I am the Henry M. and Elizabeth P. Wiesenfeld Professor in Political Economy at the Sociology Department and the Paul H Nitze School of Advanced International Studies of the Johns Hopkins University.
My scholarly interest includes global political economy, protest, nation-state formation, social theory, and East Asian Development. I received my bachelor degree from the Chinese University of Hong Kong, my MA degree from SUNY-Binghamton, and my PhD degree in Sociology from Johns Hopkins.
Prior to joining the Hopkins faculty, I taught at the Indiana University-Bloomington.
Research Interests
Ho-fung Hung is the author of the award-winning Protest with Chinese Characteristics (2011) and The China Boom: Why China Will not Rule the World (2016), both published by Columbia University Press.
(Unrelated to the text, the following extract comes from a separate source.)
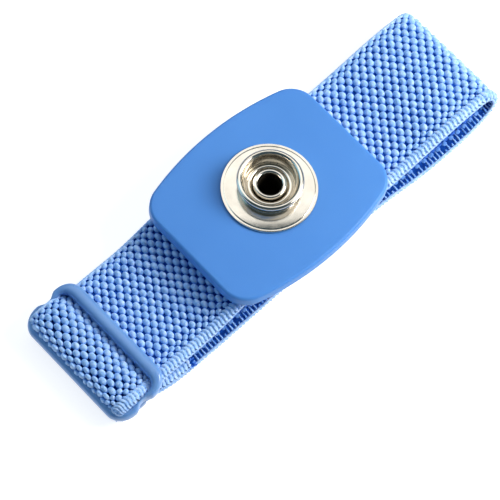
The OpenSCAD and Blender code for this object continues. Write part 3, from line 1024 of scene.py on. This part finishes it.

His articles have appeared in the American Journal of Sociology, the American Sociological Review, Development and Change, Review of International Political Economy, Asian Survey, and elsewhere. His research publications have been translated into seven different languages, and are recognized by awards from five different sections of the American Sociological Association, Social Science History Association, and the World Society Foundation of Switzerland.
His analyses of the Chinese political economy and Hong Kong politics have been featured or cited in The New York Times, The Financial Times, The Wall Street Journal, Bloomberg News, BBC News, Die Presse (Austria), The Guardian, Folha de S. Paulo (Brazil), The Straits Times (Singapore), Xinhua Monthly (China), People’s Daily (China), among other publications.